Setores majoritários do Poder Judiciário estão distanciados
da modernidade e alheios às conquistas iluministas do século 18, tornando-o uma
instituição embolorada, presa a ritos obsoletos e a um hermetismo que mal consegue
disfarçar seu reacionarismo e seu caráter elitista. Da suntuosidade dos seus
edifícios, da pomposidade das suas liturgias e da solenidade arrogante de
sentenças recheadas com expressões em latim, francês e italiano, emanam
violências distintas na forma, mas igualmente mortíferas para a democracia e
para a história, como o foram os crimes de terrorismo de Estado.

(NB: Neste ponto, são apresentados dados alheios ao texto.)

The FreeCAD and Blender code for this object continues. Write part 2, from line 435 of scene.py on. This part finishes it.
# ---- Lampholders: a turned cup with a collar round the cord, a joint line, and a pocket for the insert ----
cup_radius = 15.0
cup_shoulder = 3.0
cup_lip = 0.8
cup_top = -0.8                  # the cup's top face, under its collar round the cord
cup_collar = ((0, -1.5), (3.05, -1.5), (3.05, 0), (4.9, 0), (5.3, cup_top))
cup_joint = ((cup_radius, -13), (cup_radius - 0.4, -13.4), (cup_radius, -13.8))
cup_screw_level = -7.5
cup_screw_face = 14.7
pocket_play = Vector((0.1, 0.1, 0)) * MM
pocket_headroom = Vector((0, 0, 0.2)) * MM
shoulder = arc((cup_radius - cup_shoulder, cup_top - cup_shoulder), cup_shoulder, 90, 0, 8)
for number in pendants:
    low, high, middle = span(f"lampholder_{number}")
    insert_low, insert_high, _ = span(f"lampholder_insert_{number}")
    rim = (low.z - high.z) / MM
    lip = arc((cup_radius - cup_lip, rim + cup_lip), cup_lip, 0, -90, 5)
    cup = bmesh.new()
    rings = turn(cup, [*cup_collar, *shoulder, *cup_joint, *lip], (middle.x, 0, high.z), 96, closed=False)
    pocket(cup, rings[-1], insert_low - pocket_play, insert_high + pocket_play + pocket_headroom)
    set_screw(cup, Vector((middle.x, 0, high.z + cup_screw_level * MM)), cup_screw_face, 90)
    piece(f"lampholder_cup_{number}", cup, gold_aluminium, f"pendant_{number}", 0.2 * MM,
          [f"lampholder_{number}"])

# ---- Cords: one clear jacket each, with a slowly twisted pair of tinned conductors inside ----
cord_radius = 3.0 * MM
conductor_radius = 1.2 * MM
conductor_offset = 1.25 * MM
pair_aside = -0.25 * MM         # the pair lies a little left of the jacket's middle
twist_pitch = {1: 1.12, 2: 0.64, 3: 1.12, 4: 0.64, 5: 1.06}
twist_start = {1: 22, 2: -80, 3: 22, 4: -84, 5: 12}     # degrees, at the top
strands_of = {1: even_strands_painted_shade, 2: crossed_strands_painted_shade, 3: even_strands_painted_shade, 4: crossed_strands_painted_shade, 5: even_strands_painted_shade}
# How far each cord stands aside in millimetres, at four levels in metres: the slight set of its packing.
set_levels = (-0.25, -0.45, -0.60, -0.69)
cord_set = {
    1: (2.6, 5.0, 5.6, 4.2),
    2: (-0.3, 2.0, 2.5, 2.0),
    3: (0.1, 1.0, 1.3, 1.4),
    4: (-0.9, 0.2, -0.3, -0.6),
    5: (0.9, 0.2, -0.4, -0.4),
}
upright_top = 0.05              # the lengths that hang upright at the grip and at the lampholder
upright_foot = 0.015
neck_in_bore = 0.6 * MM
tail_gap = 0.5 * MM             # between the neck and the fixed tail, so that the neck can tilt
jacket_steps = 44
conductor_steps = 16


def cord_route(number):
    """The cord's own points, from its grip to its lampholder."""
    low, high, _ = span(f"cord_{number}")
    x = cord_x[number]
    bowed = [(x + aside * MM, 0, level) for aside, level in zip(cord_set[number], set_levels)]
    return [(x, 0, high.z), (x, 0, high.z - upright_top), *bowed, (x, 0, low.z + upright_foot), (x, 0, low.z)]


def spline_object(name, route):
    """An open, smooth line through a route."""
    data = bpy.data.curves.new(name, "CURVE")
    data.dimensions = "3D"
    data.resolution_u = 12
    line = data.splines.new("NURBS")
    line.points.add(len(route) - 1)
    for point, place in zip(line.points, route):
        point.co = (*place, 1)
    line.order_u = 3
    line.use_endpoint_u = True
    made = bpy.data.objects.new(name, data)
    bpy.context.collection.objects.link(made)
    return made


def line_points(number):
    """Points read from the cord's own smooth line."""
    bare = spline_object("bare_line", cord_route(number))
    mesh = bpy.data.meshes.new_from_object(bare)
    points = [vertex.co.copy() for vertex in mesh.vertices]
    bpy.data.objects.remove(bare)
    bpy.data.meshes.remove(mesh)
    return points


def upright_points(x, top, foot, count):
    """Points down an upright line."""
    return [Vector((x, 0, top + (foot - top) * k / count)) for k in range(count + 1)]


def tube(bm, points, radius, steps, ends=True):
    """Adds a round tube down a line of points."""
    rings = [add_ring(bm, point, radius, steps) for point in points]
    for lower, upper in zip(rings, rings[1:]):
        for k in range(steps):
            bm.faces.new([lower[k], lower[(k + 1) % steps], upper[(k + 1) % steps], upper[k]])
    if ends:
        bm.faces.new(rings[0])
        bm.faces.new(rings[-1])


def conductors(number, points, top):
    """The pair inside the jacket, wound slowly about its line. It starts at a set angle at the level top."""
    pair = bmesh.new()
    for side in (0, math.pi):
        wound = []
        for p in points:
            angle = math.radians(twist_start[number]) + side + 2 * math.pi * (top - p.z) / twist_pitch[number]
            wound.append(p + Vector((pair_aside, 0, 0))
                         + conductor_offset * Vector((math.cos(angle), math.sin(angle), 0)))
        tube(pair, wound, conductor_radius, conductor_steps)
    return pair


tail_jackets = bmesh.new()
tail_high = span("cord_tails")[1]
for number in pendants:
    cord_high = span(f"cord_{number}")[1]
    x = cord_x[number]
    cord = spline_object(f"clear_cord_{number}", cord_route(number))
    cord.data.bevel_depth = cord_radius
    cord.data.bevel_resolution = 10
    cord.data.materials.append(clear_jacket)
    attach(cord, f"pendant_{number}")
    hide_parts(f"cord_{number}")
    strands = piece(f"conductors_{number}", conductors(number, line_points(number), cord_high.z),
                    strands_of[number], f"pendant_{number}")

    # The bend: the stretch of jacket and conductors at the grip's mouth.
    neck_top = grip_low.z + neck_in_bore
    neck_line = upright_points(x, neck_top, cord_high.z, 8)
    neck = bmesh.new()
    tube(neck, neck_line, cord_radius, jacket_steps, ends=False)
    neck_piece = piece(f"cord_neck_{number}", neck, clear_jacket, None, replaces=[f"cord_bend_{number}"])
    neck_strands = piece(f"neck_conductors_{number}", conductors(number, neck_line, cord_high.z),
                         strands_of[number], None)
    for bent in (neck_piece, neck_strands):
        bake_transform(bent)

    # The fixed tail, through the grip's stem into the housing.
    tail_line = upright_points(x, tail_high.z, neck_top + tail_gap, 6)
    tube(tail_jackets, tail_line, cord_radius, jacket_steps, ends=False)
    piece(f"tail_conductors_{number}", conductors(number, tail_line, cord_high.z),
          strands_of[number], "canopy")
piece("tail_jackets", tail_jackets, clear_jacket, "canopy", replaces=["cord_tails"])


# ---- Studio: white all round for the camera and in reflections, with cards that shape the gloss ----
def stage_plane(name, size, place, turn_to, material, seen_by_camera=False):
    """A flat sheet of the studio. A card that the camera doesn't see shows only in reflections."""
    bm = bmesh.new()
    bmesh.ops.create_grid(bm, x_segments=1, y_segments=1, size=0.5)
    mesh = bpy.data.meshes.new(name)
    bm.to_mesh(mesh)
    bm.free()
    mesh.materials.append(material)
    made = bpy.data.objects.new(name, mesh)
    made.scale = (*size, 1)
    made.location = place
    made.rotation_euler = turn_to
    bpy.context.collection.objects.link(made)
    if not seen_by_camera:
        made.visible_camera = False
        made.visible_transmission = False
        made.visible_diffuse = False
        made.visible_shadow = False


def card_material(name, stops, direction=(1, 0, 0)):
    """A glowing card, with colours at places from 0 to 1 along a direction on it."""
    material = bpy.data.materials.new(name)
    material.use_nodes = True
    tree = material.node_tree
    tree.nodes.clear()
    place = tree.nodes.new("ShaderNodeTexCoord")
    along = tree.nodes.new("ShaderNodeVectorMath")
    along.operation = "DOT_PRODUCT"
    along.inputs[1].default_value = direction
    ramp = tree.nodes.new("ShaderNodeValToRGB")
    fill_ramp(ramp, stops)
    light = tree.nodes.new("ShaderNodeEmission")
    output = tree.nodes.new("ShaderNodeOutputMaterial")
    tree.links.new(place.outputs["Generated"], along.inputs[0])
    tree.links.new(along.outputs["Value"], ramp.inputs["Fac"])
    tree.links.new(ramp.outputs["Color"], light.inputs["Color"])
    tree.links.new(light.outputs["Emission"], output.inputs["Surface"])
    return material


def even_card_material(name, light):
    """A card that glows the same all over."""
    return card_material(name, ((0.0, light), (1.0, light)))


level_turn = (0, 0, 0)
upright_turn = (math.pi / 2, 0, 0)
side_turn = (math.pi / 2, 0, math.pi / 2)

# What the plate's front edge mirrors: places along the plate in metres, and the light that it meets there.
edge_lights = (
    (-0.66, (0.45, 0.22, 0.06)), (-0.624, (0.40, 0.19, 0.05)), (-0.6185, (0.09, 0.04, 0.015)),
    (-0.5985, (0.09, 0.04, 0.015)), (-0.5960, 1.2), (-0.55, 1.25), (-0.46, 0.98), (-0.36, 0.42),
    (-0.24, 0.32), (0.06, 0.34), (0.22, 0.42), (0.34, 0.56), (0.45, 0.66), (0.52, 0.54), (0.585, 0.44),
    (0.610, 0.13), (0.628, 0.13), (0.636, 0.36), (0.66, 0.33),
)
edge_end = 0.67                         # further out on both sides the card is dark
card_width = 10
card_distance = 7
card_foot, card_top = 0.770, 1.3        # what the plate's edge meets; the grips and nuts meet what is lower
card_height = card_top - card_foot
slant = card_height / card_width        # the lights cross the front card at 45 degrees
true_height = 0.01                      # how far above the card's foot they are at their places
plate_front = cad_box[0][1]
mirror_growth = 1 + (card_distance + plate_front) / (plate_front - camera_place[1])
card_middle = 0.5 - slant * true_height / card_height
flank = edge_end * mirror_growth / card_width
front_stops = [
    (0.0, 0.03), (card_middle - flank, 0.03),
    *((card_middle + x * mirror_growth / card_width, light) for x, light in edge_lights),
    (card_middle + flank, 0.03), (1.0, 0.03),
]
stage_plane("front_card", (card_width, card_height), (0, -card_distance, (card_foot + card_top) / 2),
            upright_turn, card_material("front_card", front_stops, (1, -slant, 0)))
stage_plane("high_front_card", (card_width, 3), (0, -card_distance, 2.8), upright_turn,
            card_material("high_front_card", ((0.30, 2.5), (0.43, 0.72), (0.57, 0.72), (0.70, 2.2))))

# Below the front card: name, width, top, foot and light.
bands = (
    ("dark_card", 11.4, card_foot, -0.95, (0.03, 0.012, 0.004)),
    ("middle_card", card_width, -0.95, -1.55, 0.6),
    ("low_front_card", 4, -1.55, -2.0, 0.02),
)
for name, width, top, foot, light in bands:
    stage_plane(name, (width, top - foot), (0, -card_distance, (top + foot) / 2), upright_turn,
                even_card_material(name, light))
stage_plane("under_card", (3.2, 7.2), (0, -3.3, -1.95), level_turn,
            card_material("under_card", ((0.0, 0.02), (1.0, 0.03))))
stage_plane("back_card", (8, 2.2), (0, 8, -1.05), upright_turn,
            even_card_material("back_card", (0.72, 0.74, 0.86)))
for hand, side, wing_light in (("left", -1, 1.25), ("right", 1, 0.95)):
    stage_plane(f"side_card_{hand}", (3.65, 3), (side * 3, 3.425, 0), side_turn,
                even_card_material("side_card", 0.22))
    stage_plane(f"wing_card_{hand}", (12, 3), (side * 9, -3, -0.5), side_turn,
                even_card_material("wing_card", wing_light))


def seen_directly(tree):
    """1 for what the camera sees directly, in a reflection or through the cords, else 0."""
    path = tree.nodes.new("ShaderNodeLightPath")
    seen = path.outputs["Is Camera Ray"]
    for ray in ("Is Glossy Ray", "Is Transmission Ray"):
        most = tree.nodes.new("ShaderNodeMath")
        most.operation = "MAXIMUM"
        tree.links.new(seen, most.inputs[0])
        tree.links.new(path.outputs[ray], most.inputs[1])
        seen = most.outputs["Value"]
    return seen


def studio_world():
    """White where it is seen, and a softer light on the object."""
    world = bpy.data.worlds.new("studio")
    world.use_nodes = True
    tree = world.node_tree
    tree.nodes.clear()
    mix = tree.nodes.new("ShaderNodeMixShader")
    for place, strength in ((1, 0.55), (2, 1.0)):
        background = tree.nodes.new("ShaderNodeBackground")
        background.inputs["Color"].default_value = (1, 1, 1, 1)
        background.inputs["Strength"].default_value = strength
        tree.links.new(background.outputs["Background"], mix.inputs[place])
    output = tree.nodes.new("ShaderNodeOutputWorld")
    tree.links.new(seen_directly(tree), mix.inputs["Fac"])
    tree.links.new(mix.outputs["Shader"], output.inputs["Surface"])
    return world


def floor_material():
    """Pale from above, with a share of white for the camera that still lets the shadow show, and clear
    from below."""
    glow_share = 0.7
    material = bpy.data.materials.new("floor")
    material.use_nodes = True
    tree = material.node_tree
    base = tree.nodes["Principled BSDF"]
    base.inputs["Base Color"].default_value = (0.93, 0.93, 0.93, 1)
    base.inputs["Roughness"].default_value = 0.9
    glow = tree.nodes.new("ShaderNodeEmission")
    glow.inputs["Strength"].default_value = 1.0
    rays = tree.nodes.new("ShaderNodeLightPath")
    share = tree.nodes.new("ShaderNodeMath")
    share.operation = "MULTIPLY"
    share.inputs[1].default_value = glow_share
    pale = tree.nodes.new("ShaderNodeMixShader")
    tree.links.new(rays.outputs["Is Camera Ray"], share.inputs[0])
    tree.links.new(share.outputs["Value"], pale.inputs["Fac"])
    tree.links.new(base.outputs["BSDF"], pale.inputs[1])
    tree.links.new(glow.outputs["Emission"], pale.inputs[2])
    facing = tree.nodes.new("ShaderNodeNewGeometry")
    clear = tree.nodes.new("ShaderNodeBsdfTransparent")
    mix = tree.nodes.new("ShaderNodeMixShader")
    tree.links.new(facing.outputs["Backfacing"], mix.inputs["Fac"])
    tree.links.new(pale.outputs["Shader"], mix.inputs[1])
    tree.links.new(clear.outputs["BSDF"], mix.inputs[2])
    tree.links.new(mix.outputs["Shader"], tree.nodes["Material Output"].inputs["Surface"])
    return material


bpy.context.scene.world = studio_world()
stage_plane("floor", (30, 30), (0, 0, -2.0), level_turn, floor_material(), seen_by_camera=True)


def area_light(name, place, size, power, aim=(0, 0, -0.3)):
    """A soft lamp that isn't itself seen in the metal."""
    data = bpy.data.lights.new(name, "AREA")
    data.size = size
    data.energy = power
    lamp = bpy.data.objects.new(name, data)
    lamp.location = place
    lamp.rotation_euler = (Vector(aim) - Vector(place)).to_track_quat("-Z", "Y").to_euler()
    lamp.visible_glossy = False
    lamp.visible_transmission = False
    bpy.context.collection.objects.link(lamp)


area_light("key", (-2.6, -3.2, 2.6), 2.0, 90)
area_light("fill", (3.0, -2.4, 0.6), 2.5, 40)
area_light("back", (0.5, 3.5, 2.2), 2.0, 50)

Apesar das gigantescas dificuldades, esse não
pode ser considerado, em absoluto, um cenário de derrota da democracia. O
Estado uruguaio, através do seu governo, e fortalecendo sua soberania altiva,
pode reivindicar a hieraquia dos tratados internacionais em matéria humanitária
sobre a legislação doméstica, visto ser signatário de convenções e tratados do
gênero.
Além disso, pode ser evocada a decisão da Corte
Interamericana de Direitos Humanos sobre o caso Gelman [2],
que em 2011 sentenciou o Estado uruguaio a reconhecer de forma pública o
cometimento de crime de terrorismo de Estado, obrigando-o ainda a garantir que
a Lei da Caducidade não obstacularize
a investigação e condenação dos crimes praticados durante a ditadura.

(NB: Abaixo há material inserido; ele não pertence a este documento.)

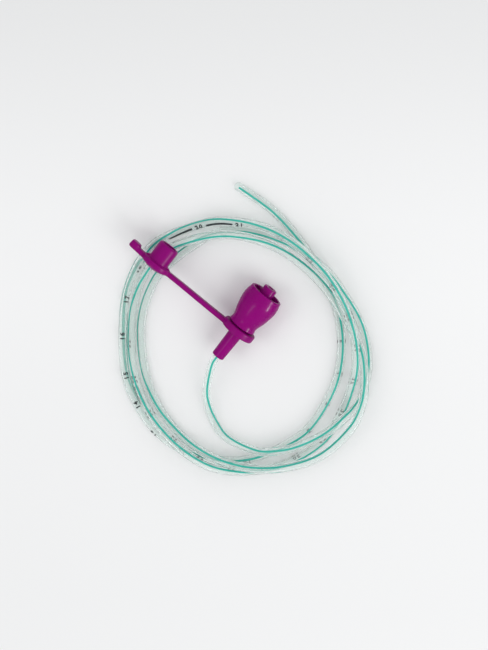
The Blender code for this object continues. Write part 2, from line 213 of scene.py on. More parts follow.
# Where the teal line lies round the tube: mm along the route, and degrees from the top outwards.
# It rolls to the underside below the cap, and back to the top on the tube's last turn.
STRIPE_TURN = [
    (0, 0), (7, -10), (14, -21), (19, -34), (24, -50), (29, -40), (34, -29), (44, -15), (56, -5),
    (64, -14), (74, -19), (84, 8), (93, 18), (103, 31), (112, 20), (119, 14), (131, -22), (150, -22),
    (157, 10), (165, 50), (182, 44), (190, 52), (203, 54), (210, 48), (217, 10), (224, -4), (233, -26),
    (250, -22), (263, -26), (276, -34), (289, -34), (300, -13), (310, 6), (317, 14), (323, 36),
    (330, 46), (342, 46), (351, 38), (362, 14), (372, -16), (385, -18), (397, -20), (404, -14),
    (408, 4), (412, 20), (417, 46), (426, 52), (435, 28), (444, 0), (459, -24), (470, -28), (479, -18),
    (486, 6), (495, 20), (507, 31), (521, 41), (532, 32), (545, 24), (555, 16), (567, 22),
    (578, 8), (592, 4), (600, 20), (606, 36), (614, 48), (619, 38), (623, 14), (626, 2), (629, -8),
    (631.5, -16), (635.5, -186), (640, -195), (645, -208), (652, -192), (670, -165), (690, -95),
    (705, -34), (713, -8), (722, -6), (733, 8), (744, 27), (754, 30), (766, 21), (780, 22), (792, 30),
    (803, 13), (812, -4), (822, -6), (832, 2),
]

# Where the printed marks lie round the tube, in the same way
PRINT_TURN = [
    (415, -246), (427, -246), (440, -212), (449, -196), (460, -176), (470, -144), (481, -182),
    (491, -178), (502, -168), (522, -190), (533, -176), (545, -194), (554, -174), (564, -142),
    (575, -132), (587, -148), (598, -48), (602, -38), (606, -28), (611, -33), (615, -25),
    (623, -52), (631, -72), (638, -76), (648, -29), (660, -5), (672, -19), (682, -3), (692, 55),
    (702, 144), (712, 150), (722, 148), (733, 156), (743, 142), (753, 148), (763, 166), (773, 180),
    (832, 184),
]

# Centimetre numbers, and how far each lies from the tube's tip in mm
MARKS = [
    (5, 59.7), (6, 69.7), (7, 79.7), (8, 89.7), (9, 99.9), (10, 110.9), (11, 121.2), (12, 131.2),
    (13, 141.2), (14, 151.2), (15, 160.9), (16, 173.2), (17, 184.7), (18, 194.9), (19, 206.0),
    (20, 219.4), (21, 232.4), (22, 245.7), (23, 257.4), (24, 268.4), (25, 278.7), (26, 288.4),
    (27, 300.0), (28, 311.2), (29, 321.5), (30, 331.2), (31, 342.0), (32, 351.9), (33, 362.7),
    (34, 372.9), (35, 383.7), (36, 395.0), (37, 405.7),
]

# Printed bars between some of the numbers: from and to, in mm from the tip
BARS = [(209.4, 217.2), (221.9, 230.2), (387, 393)]


def clamp(value, low, high):
    return max(low, min(high, value))


def slope_at(table, k):
    """The slope at a table's entry: level at its ends, peaks and dips."""
    if k in (0, len(table) - 1):
        return 0.0
    (x0, y0), (x1, y1), (x2, y2) = table[k - 1:k + 2]
    before = (y1 - y0) / (x1 - x0)
    after = (y2 - y1) / (x2 - x1)
    if before * after <= 0:
        return 0.0
    return 2 * before * after / (before + after)


def table_value(table, place):
    """A value on a smooth curve through a table of (place, value) pairs, without overshoot."""
    for k, ((x0, y0), (x1, y1)) in enumerate(zip(table, table[1:])):
        if place <= x1:
            t = clamp((place - x0) / (x1 - x0), 0.0, 1.0)
            eased = y0 + (y1 - y0) * t * t * (3 - 2 * t)
            bend = slope_at(table, k) * (1 - t) - slope_at(table, k + 1) * t
            return eased + bend * t * (1 - t) * (x1 - x0)
    return table[-1][1]


def smooth_curve(points, steps):
    """Points on a centripetal Catmull-Rom curve through the given ones."""
    knots = [Vector(p) for p in points]
    knots = [2 * knots[0] - knots[1], *knots, 2 * knots[-1] - knots[-2]]
    path = []
    for before, start, end, after in zip(knots, knots[1:], knots[2:], knots[3:]):
        t1 = math.sqrt((start - before).length)
        t2 = t1 + math.sqrt((end - start).length)
        t3 = t2 + math.sqrt((after - end).length)
        for step in range(steps):
            t = t1 + (t2 - t1) * step / steps
            a1 = before.lerp(start, t / t1)
            a2 = start.lerp(end, (t - t1) / (t2 - t1))
            a3 = end.lerp(after, (t - t2) / (t3 - t2))
            b1 = a1.lerp(a2, t / t2)
            b2 = a2.lerp(a3, (t - t1) / (t3 - t1))
            path.append(b1.lerp(b2, (t - t1) / (t2 - t1)))
    path.append(knots[-2])
    return path


def evenly_spaced(path, step):
    """Points at equal distances along a path, close to the given step."""
    lengths = [0.0]
    for start, end in zip(path, path[1:]):
        lengths.append(lengths[-1] + (end - start).length)
    count = round(lengths[-1] / step) + 1
    points = []
    index = 0
    for k in range(count):
        wanted = lengths[-1] * k / (count - 1)
        while index < len(path) - 2 and lengths[index + 1] < wanted:
            index += 1
        share = (wanted - lengths[index]) / (lengths[index + 1] - lengths[index])
        points.append(path[index].lerp(path[index + 1], clamp(share, 0.0, 1.0)))
    return points


class Line:
    """The tube's centre line, with directions outwards and upwards at each point."""

    def __init__(self, points):
        self.points = [Vector((p.x, p.y, max(p.z, TUBE_RADIUS))) for p in points]
        self.places = [0.0]
        for start, end in zip(self.points, self.points[1:]):
            self.places.append(self.places[-1] + (end - start).length)
        self.length = self.places[-1]
        self.ways = []
        last = len(self.points) - 1
        for k in range(last + 1):
            way = self.points[min(k + 1, last)] - self.points[max(k - 1, 0)]
            way.normalize()
            out = way.cross(Vector((0, 0, 1))).normalized()
            self.ways.append((way, out, out.cross(way)))

    def at(self, place):
        """Centre and directions at a distance along the line."""
        share = clamp(place / self.length, 0.0, 1.0) * (len(self.points) - 1)
        k = min(int(share), len(self.points) - 2)
        share -= k
        centre = self.points[k].lerp(self.points[k + 1], share)
        ways = [a.lerp(b, share).normalized() for a, b in zip(self.ways[k], self.ways[k + 1])]
        return centre, ways

    def surface(self, place, degrees, radius):
        """A point round the line, with degrees from the top outwards."""
        centre, (_, out, up) = self.at(place)
        angle = math.radians(degrees)
        return centre + (up * math.cos(angle) + out * math.sin(angle)) * radius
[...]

A obstrução do direito à verdade, à memória, à justica e à reparação é um obstáculo
real à afirmação democrática e à passagem ao futuro. Como diz Neruda, o poeta revolucionário
e humanista: “por estos muertos”, por “nuestros
muertos, pido castigo”!
Ver os torturadores “en sus casas tranquilos” é uma inaceitável ofensa moral e ética a
toda a humanidade. É
necessário vê-los “aquí juzgados, en esta
plaza, en este sitio”.
[2] Ação impetrada por Juan Gelman e sua
neta Macarena Gelman na CIDH. A mãe de Macarena, Maria Cláudia Garcia de
Gelman, após parir a filha num centro de detenção clandestino em Montevidéu,
foi morta e a criança ilegalmente doada,vindo a conhecer sua família biológica
somente aos 23 anos de idade. O pai de Macarena, Marcelo Gelman, foi torturado
e morto no Centro Automotores Orletti, em Buenos Aires. Ambos haviam sido
presos no contexto da Operação Condor.